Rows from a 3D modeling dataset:
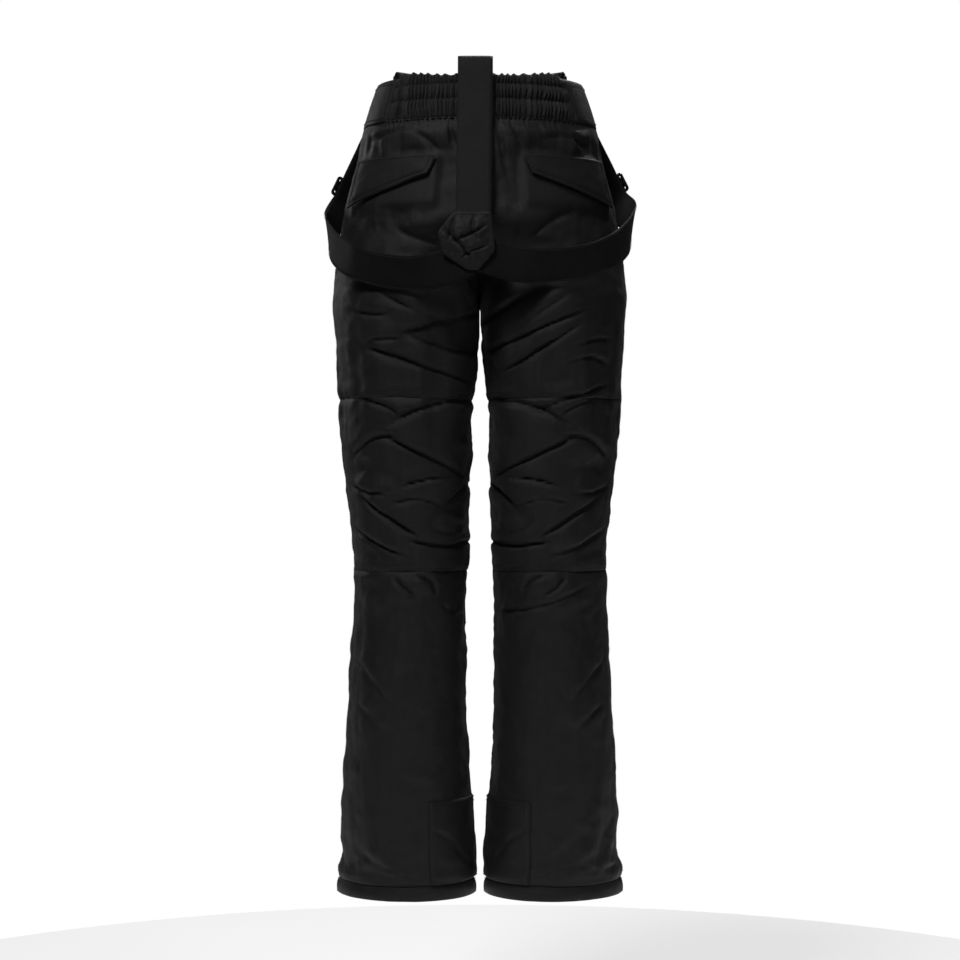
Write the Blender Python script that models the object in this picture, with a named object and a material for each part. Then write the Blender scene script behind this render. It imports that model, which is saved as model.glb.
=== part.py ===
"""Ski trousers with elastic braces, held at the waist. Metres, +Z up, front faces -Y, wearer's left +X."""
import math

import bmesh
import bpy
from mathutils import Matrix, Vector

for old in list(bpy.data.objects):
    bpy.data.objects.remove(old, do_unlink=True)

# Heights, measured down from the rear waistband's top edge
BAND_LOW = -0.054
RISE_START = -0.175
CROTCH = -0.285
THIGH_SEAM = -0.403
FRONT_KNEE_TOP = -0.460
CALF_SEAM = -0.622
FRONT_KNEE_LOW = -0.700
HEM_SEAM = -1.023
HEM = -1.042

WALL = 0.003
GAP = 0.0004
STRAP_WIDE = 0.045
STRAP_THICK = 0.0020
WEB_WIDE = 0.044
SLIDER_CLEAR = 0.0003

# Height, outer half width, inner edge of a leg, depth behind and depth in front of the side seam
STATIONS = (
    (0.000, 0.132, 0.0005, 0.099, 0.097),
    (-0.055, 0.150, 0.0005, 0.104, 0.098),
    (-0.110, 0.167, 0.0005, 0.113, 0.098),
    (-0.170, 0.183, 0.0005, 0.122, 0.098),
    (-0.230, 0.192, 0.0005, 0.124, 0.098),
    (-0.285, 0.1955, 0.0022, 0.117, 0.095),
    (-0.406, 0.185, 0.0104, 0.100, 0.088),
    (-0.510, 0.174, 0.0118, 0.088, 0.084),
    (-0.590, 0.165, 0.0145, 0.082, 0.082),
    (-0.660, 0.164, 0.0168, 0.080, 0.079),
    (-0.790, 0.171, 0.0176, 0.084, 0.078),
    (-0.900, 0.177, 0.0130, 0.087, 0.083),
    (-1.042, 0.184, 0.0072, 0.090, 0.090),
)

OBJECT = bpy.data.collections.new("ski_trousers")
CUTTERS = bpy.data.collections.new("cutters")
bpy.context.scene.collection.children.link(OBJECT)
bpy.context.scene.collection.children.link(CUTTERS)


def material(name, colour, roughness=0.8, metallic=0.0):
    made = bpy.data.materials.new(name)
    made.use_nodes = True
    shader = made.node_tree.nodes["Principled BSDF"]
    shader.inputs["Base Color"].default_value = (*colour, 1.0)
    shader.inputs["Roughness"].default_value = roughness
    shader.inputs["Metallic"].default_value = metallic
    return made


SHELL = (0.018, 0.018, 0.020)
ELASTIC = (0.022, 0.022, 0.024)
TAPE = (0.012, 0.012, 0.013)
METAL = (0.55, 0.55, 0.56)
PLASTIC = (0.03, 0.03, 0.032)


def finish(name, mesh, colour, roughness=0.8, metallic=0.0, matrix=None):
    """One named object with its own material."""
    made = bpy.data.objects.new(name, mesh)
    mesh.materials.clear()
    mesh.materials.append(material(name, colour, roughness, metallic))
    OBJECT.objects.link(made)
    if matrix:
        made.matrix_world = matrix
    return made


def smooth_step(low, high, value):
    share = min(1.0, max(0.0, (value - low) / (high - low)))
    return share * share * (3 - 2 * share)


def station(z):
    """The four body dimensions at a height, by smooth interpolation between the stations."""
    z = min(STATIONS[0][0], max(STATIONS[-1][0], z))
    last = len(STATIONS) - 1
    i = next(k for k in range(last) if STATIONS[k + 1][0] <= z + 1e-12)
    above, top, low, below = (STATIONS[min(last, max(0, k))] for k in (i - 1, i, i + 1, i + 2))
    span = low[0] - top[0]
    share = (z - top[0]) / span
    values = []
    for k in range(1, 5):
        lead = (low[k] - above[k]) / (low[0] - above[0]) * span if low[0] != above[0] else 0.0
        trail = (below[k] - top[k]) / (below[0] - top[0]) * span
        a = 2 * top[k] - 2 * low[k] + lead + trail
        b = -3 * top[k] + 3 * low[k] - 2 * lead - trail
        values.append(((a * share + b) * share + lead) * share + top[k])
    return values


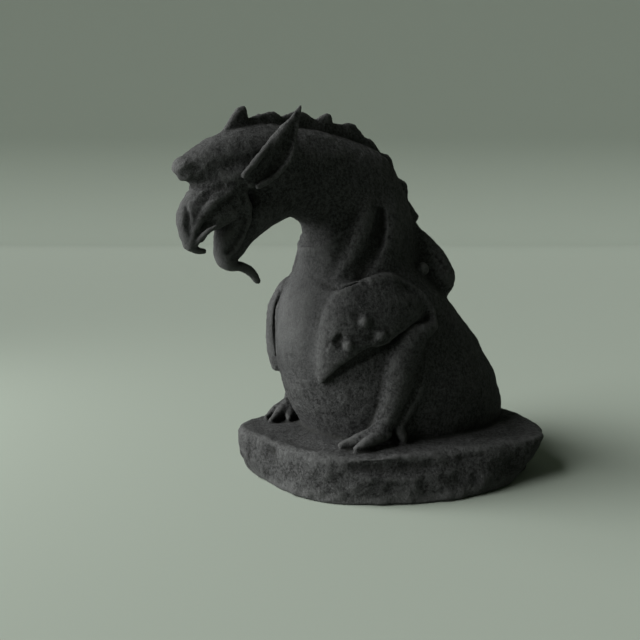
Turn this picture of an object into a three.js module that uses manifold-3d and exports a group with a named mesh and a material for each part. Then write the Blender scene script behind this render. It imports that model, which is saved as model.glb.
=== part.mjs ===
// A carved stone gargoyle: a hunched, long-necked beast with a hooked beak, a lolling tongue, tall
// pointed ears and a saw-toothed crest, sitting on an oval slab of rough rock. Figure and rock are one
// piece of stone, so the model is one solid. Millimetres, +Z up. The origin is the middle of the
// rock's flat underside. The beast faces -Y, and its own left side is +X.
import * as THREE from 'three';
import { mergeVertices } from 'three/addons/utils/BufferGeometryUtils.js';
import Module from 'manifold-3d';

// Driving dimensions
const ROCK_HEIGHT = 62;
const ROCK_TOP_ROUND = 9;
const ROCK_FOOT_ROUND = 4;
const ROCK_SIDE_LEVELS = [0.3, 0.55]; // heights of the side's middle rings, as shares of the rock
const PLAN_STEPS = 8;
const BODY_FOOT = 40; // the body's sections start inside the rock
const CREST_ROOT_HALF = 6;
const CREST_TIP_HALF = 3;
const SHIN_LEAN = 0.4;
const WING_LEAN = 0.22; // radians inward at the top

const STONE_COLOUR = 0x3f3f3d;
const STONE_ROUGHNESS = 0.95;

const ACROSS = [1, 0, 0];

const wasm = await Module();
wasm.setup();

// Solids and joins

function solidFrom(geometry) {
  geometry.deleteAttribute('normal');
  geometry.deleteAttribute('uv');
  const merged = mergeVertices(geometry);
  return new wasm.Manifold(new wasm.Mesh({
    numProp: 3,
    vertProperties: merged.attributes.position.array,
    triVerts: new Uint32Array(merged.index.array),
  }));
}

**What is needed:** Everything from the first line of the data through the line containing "SLIDER_CLEAR = 0.0003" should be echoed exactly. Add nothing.

**Exercise response:**
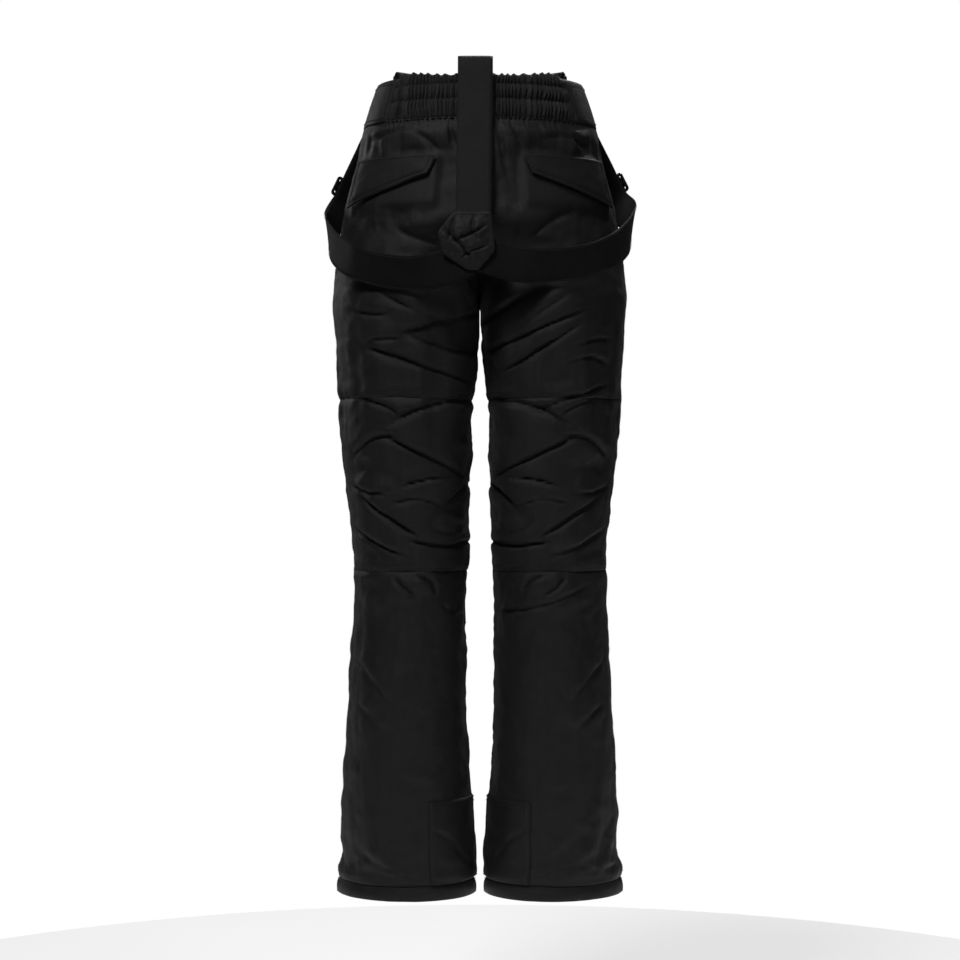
Write the Blender Python script that models the object in this picture, with a named object and a material for each part. Then write the Blender scene script behind this render. It imports that model, which is saved as model.glb.
=== part.py ===
"""Ski trousers with elastic braces, held at the waist. Metres, +Z up, front faces -Y, wearer's left +X."""
import math

import bmesh
import bpy
from mathutils import Matrix, Vector

for old in list(bpy.data.objects):
    bpy.data.objects.remove(old, do_unlink=True)

# Heights, measured down from the rear waistband's top edge
BAND_LOW = -0.054
RISE_START = -0.175
CROTCH = -0.285
THIGH_SEAM = -0.403
FRONT_KNEE_TOP = -0.460
CALF_SEAM = -0.622
FRONT_KNEE_LOW = -0.700
HEM_SEAM = -1.023
HEM = -1.042

WALL = 0.003
GAP = 0.0004
STRAP_WIDE = 0.045
STRAP_THICK = 0.0020
WEB_WIDE = 0.044
SLIDER_CLEAR = 0.0003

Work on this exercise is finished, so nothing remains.